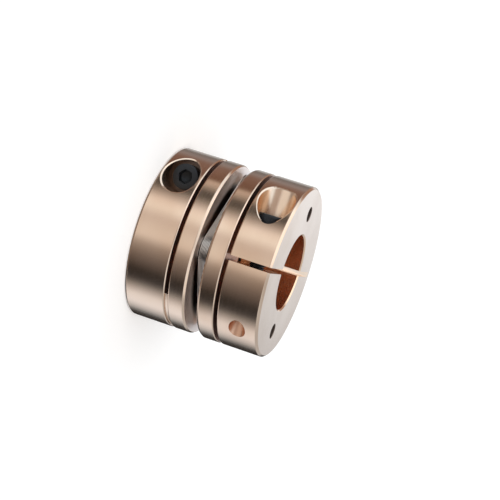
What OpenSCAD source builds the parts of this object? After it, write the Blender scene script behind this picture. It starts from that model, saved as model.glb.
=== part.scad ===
// Disc coupling with two slit clamp hubs joined by one laminated disc pack.
// The shaft axis is Z. The lower hub stands on Z = 0 with its slit towards -X. The upper hub is
// the same part, turned over and a quarter round, so that its slit is towards -Y.

/* [Hub] */
// Outer diameter of both hubs
outer_d = 68; // [66:1:90]
// Diameter of the shaft bore
bore_d = 30; // [14:0.5:36]
// Length of the clamp section, from the end face to the relief slot
clamp_len = 16.25; // [15:0.25:26]
// Wall left between a screw head's pocket and the relief slot
flange_floor = 1.25; // [0.8:0.05:4]
// Chamfer on the outer rims
rim_chamfer = 0.85; // [0.3:0.05:1.5]
// Chamfer on the bore's edges
bore_chamfer = 0.5; // [0.2:0.1:1]

/* [Slit and relief slot] */
// Width of the slit that lets the clamp section close
slit_w = 2; // [1:0.25:3]
// Wall left between the slit's far end and the rim
slit_web = 3; // [2:0.5:6]
// Diameter of the slitting saw, which leaves its arc in the far wall
saw_d = 80; // [70:5:100]
// Width of the relief slot, along the shaft axis
relief_w = 1.5; // [1:0.25:3]
// Depth of the metal that still joins the clamp section to the flange, from the rim inwards
relief_hinge = 13.5; // [12.5:0.5:15]
// Depth of the groove that the relief slot starts from, all the way round
groove_depth = 0.9; // [0.8:0.1:1.5]
// Chamfer on the groove's edges
groove_chamfer = 0.4; // [0.3:0.1:0.8]

/* [Clamp screw] */
// Thread diameter of the clamp screw
clamp_screw_d = 6; // [5:1:6]
// Length of the clamp screw under its head
clamp_screw_len = 25; // [20:1:28]
// Head diameter of the clamp screw
clamp_head_d = 10; // [8.5:0.5:11]
// Head height of the clamp screw
clamp_head_h = 6; // [5:0.5:7]
// Width across the flats of the clamp screw's socket
clamp_socket = 5; // [4:0.5:6]
// Diameter of the counterbore for the clamp screw's head
counterbore_d = 13.5; // [12:0.25:14]
// Wall left between the counterbore and the rim
counterbore_wall = 4.25; // [3:0.25:6]
// Thickness of the jaw that the head presses on, from the slit to the head's seat
jaw_under_head = 12; // [6:0.5:12]

/* [Disc pack] */
// Number of leaves in the pack
leaf_count = 6; // [2:1:10]
// Thickness of one leaf
leaf_t = 0.5; // [0.2:0.05:0.8]
// Radius of the lobe round each pack screw
lobe_r = 7.4; // [6:0.1:8]
// Distance from the hub's rim to the tip of a lobe
lobe_inset = 3.2; // [2:0.1:5]
// Clearance between the shaft and the hole in the pack, on the radius
pack_hole_gap = 1.5; // [0.5:0.25:2]

/* [Pack screws] */
// Thread diameter of the pack screws
pack_screw_d = 5; // [4:1:5]
// Head diameter of the pack screws
pack_head_d = 8.5; // [7:0.5:9]
// Head height of the pack screws
pack_head_h = 5; // [4:0.5:5.5]
// Width across the flats of the pack screws' socket
pack_socket = 4; // [3:0.5:4]
// Length of thread that each pack screw has in its hub
pack_thread_len = 5; // [3:0.5:5]
// Diameter of the washers under the heads and of the spacer rings
washer_d = 9.5; // [9:0.25:10]
// Thickness of the washers and the spacer rings
washer_t = 1; // [0.5:0.1:2]
// Diameter of the hole that lets the key through to a pack screw
access_d = 5.7; // [5:0.1:7]

/* [Clearances] */
// Clearance of a screw in its threaded hole, on the radius
thread_gap = 0.05; // [0.02:0.01:0.1]
// Clearance of a screw in a plain hole, on the radius
hole_gap = 0.1; // [0.05:0.05:0.3]
// Clearance round a pack screw's head and washer in the pocket, on the radius and at its end
pocket_gap = 0.5; // [0.3:0.1:0.8]
// Extra depth of a threaded hole past its screw's end
thread_runout = 0.5; // [0.3:0.1:0.7]

/* [Hidden] */
$fn = 96;
hexagon = 6;
cut = 1;
edge_break = 0.35;
socket_depth = 0.5;

outer_r = outer_d / 2;
bore_r = bore_d / 2;

pocket_d = washer_d + 2 * pocket_gap;
pocket_depth = pack_head_h + pocket_gap;
flange_len = pocket_depth + flange_floor;
hub_len = clamp_len + relief_w + flange_len;

pack_t = leaf_count * leaf_t;
pack_z = hub_len + washer_t;
total_len = 2 * hub_len + 2 * washer_t + pack_t;

slit_depth = clamp_len + relief_w / 2;
saw_r = saw_d / 2;
saw_x = outer_r - slit_web - sqrt(saw_r * saw_r - (saw_r - slit_depth) * (saw_r - slit_depth));

relief_x = outer_r - relief_hinge;
clamp_x = counterbore_wall + counterbore_d / 2 - outer_r;
clamp_z = clamp_len / 2;
seat_y = -slit_w / 2 - jaw_under_head;

pack_r = outer_r - lobe_inset - lobe_r;
pack_hole_r = bore_r + pack_hole_gap;
pack_screw_len = 2 * washer_t + pack_t + pack_thread_len;

HUB_COLOUR = [0.82, 0.69, 0.60];
BLACK_STEEL = [0.13, 0.14, 0.15];
LEAF_STEEL = [0.66, 0.67, 0.68];
WASHER_STEEL = [0.76, 0.76, 0.75];

function numbered(name, count) = [for (i = [1:count]) str(name, i)];

LEAVES = numbered("disc_leaf_", leaf_count);
PACK_SCREWS = numbered("pack_screw_", 4);
HEAD_WASHERS = numbered("head_washer_", 4);
HUB_SPACERS = numbered("hub_spacer_", 4);

// Turns a hub or its screw over and a quarter round, to the upper end of the coupling
module at_upper_end() {
    translate([0, 0, total_len]) rotate([180, 0, 90]) children();
}

// Puts a piece at bolting point i, with its own +Z towards the screw's head and Z = 0 at the
// pack's middle. The heads point up at the two points on X, and down at the two on Y.
module at_bolting_point(i) {
    translate([0, 0, total_len / 2])
        rotate([0, 0, 90 * (i - 1)])
            rotate([i % 2 == 1 ? 0 : 180, 0, 0])
                translate([pack_r, 0, 0])
                    children();
}

// Puts a piece on the clamp screw's axis, with Z = 0 at the head's seat and +Z out of the counterbore
module at_clamp_screw() {
    translate([clamp_x, seat_y, clamp_z]) rotate([90, 0, 0]) children();
}

// Turned form of a hub: bore, chamfered rims and the chamfered groove over the relief slot
module hub_blank() {
    relief_end = clamp_len + relief_w;
    groove_r = outer_r - groove_depth;
    chamfer_r = outer_r - groove_chamfer;
    rotate_extrude()
        polygon([
            [bore_r + bore_chamfer, 0],
            [outer_r - rim_chamfer, 0],
            [outer_r, rim_chamfer],
            [outer_r, clamp_len - groove_chamfer],
            [chamfer_r, clamp_len],
            [groove_r, clamp_len],
            [groove_r, relief_end],
            [chamfer_r, relief_end],
            [outer_r, relief_end + groove_chamfer],
            [outer_r, hub_len - rim_chamfer],
            [outer_r - rim_chamfer, hub_len],
            [bore_r + bore_chamfer, hub_len],
            [bore_r, hub_len - bore_chamfer],
            [bore_r, bore_chamfer]
        ]);
}

// Saw cut that frees the clamp section from the flange, except for the hinge on the far side
module relief_cut() {
    translate([-outer_r - cut, -outer_r - cut, clamp_len])
        cube([outer_r + cut + relief_x, 2 * (outer_r + cut), relief_w]);
}

// Slit through the near wall of the clamp section, with the saw's arc in the far wall
module slit_cut() {
    translate([-outer_r - cut, -slit_w / 2, -cut])
        cube([outer_r - bore_r + 2 * cut, slit_w, slit_depth + cut]);
    translate([saw_x, 0, slit_depth - saw_r])
        rotate([90, 0, 0])
            cylinder(h = slit_w, d = saw_d, center = true);
}

// Counterbore, plain hole up to the slit and threaded hole beyond it
module clamp_screw_holes() {
    at_clamp_screw() {
        cylinder(h = outer_r, d = counterbore_d);
        translate([0, 0, -jaw_under_head - slit_w / 2])
            cylinder(h = jaw_under_head + slit_w / 2 + cut, r = clamp_screw_d / 2 + 3 * hole_gap);
        translate([0, 0, -2 * outer_r])
            cylinder(h = 2 * outer_r - jaw_under_head, r = clamp_screw_d / 2 + thread_gap);
    }
}

// Hole for the key, with its edge broken, and the pocket that holds a pack screw's head
module head_pocket() {
    pocket_z = hub_len - pocket_depth;
    translate([0, 0, -cut])
        cylinder(h = pocket_z + 2 * cut, d = access_d);
    translate([0, 0, -cut])
        cylinder(h = cut + edge_break, r1 = access_d / 2 + edge_break + cut, r2 = access_d / 2);
    translate([0, 0, pocket_z])
        cylinder(h = pocket_depth + cut, d = pocket_d);
}

// Threaded hole in the flange for a pack screw that this hub carries
module pack_thread_hole() {
    translate([0, 0, hub_len - pack_thread_len - thread_runout])
        cylinder(h = pack_thread_len + thread_runout + cut, r = pack_screw_d / 2 + thread_gap);
}

// One clamp hub, standing on its end face with its slit towards -X
module clamp_hub() {
    color(HUB_COLOUR)
        difference() {
            hub_blank();
            relief_cut();
            slit_cut();
            clamp_screw_holes();
            for (side = [-1, 1]) {
                translate([0, side * pack_r, 0]) head_pocket();
                translate([side * pack_r, 0, 0]) pack_thread_hole();
            }
        }
}

// Socket head cap screw, with its head's underside on Z = 0 and its shank downwards
module cap_screw(d, len, head_d, head_h, socket) {
    r = d / 2;
    head_r = head_d / 2;
    difference() {
        rotate_extrude()
            polygon([
                [0, -len],
                [r - edge_break, -len],
                [r, edge_break - len],
                [r, 0],
                [head_r, 0],
                [head_r, head_h - edge_break],
                [head_r - edge_break, head_h],
                [0, head_h]
            ]);
        translate([0, 0, head_h * (1 - socket_depth)])
            cylinder(h = head_h, d = socket / cos(180 / hexagon), $fn = hexagon);
    }
}

// Screw that closes the slit
module clamp_screw() {
    color(BLACK_STEEL)
        at_clamp_screw()
            cap_screw(clamp_screw_d, clamp_screw_len, clamp_head_d, clamp_head_h, clamp_socket);
}

// Outline of a leaf: a square standing on its corner, rounded about the four bolting points
module leaf_outline() {
    side = pack_r * sqrt(2);
    rotate(45) {
        square([side, side + 2 * lobe_r], center = true);
        square([side + 2 * lobe_r, side], center = true);
    }
    for (a = [0:90:270])
        rotate(a) translate([pack_r, 0]) circle(r = lobe_r);
}

// One leaf of the disc pack, counted from the lower hub
module disc_leaf(i) {
    color(LEAF_STEEL)
        translate([0, 0, pack_z + (i - 1) * leaf_t])
            linear_extrude(height = leaf_t)
                difference() {
                    leaf_outline();
                    circle(r = pack_hole_r);
                    for (a = [0:90:270])
                        rotate(a) translate([pack_r, 0]) circle(r = pack_screw_d / 2 + hole_gap);
                }
}

// Screw that bolts the pack to one hub, with its head in the other hub's pocket
module pack_screw(i) {
    color(BLACK_STEEL)
        at_bolting_point(i)
            translate([0, 0, pack_t / 2 + washer_t])
                cap_screw(pack_screw_d, pack_screw_len, pack_head_d, pack_head_h, pack_socket);
}

// Flat ring with its underside on Z = 0
module washer_ring() {
    color(WASHER_STEEL)
        difference() {
            cylinder(h = washer_t, d = washer_d);
            translate([0, 0, -cut])
                cylinder(h = washer_t + 2 * cut, r = pack_screw_d / 2 + hole_gap);
        }
}

// Washer between the pack and a screw's head
module head_washer(i) {
    at_bolting_point(i) translate([0, 0, pack_t / 2]) washer_ring();
}

// Ring between the pack and the hub that carries it at this screw
module hub_spacer(i) {
    at_bolting_point(i) translate([0, 0, -pack_t / 2 - washer_t]) washer_ring();
}

clamp_hub();  // lower_hub
at_upper_end() clamp_hub();  // upper_hub
clamp_screw();  // lower_clamp_screw
at_upper_end() clamp_screw();  // upper_clamp_screw
for (i = [1:leaf_count]) {
    disc_leaf(i);
}
for (i = [1:4]) {
    pack_screw(i);
    head_washer(i);
    hub_spacer(i);
}
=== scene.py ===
"""Looks of the disc coupling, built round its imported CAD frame.

The coupling stands on the lower hub's end face at Z = 0, and its shaft axis is Z. Sizes are in
millimetres, as in the part's source, and become metres where a mesh is made.
"""

import logging
import math
from dataclasses import dataclass
from enum import Enum
from typing import Any, Callable, Iterable

import bmesh
import bpy
from mathutils import Matrix, Vector


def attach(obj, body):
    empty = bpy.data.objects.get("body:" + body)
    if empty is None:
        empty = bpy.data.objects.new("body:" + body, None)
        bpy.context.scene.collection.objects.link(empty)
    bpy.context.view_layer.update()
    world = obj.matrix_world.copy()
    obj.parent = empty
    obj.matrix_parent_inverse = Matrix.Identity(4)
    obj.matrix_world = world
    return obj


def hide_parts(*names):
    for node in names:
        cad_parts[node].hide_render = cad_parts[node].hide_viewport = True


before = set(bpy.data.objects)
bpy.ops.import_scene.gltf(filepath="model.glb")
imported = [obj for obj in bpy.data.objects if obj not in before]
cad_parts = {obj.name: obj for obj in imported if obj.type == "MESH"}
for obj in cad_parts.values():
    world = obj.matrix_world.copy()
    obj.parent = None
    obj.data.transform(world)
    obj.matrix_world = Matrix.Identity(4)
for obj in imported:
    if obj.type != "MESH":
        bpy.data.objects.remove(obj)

MM = 0.001
FULL_TURN = 2 * math.pi
# In metres: points this close are one point, the slivers of a cut are thinner than SLIVER, and a
# point this near to a cutting plane lies on it.
TOUCHING = 1e-7
SLIVER = 5e-7
ON_PLANE = 1e-8
# Edges sharper than this, in degrees, stay crisp.
SHARP = 30.0
ROOT = "root"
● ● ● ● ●
Given problem: In the listing above, find the line with "at this screw" and the line with "in imported if", then print exactly those lines and every line between them.

Problem solution:
// Ring between the pack and the hub that carries it at this screw
module hub_spacer(i) {
    at_bolting_point(i) translate([0, 0, -pack_t / 2 - washer_t]) washer_ring();
}

clamp_hub();  // lower_hub
at_upper_end() clamp_hub();  // upper_hub
clamp_screw();  // lower_clamp_screw
at_upper_end() clamp_screw();  // upper_clamp_screw
for (i = [1:leaf_count]) {
    disc_leaf(i);
}
for (i = [1:4]) {
    pack_screw(i);
    head_washer(i);
    hub_spacer(i);
}
=== scene.py ===
"""Looks of the disc coupling, built round its imported CAD frame.

The coupling stands on the lower hub's end face at Z = 0, and its shaft axis is Z. Sizes are in
millimetres, as in the part's source, and become metres where a mesh is made.
"""

import logging
import math
from dataclasses import dataclass
from enum import Enum
from typing import Any, Callable, Iterable

import bmesh
import bpy
from mathutils import Matrix, Vector


def attach(obj, body):
    empty = bpy.data.objects.get("body:" + body)
    if empty is None:
        empty = bpy.data.objects.new("body:" + body, None)
        bpy.context.scene.collection.objects.link(empty)
    bpy.context.view_layer.update()
    world = obj.matrix_world.copy()
    obj.parent = empty
    obj.matrix_parent_inverse = Matrix.Identity(4)
    obj.matrix_world = world
    return obj


def hide_parts(*names):
    for node in names:
        cad_parts[node].hide_render = cad_parts[node].hide_viewport = True


before = set(bpy.data.objects)
bpy.ops.import_scene.gltf(filepath="model.glb")
imported = [obj for obj in bpy.data.objects if obj not in before]
cad_parts = {obj.name: obj for obj in imported if obj.type == "MESH"}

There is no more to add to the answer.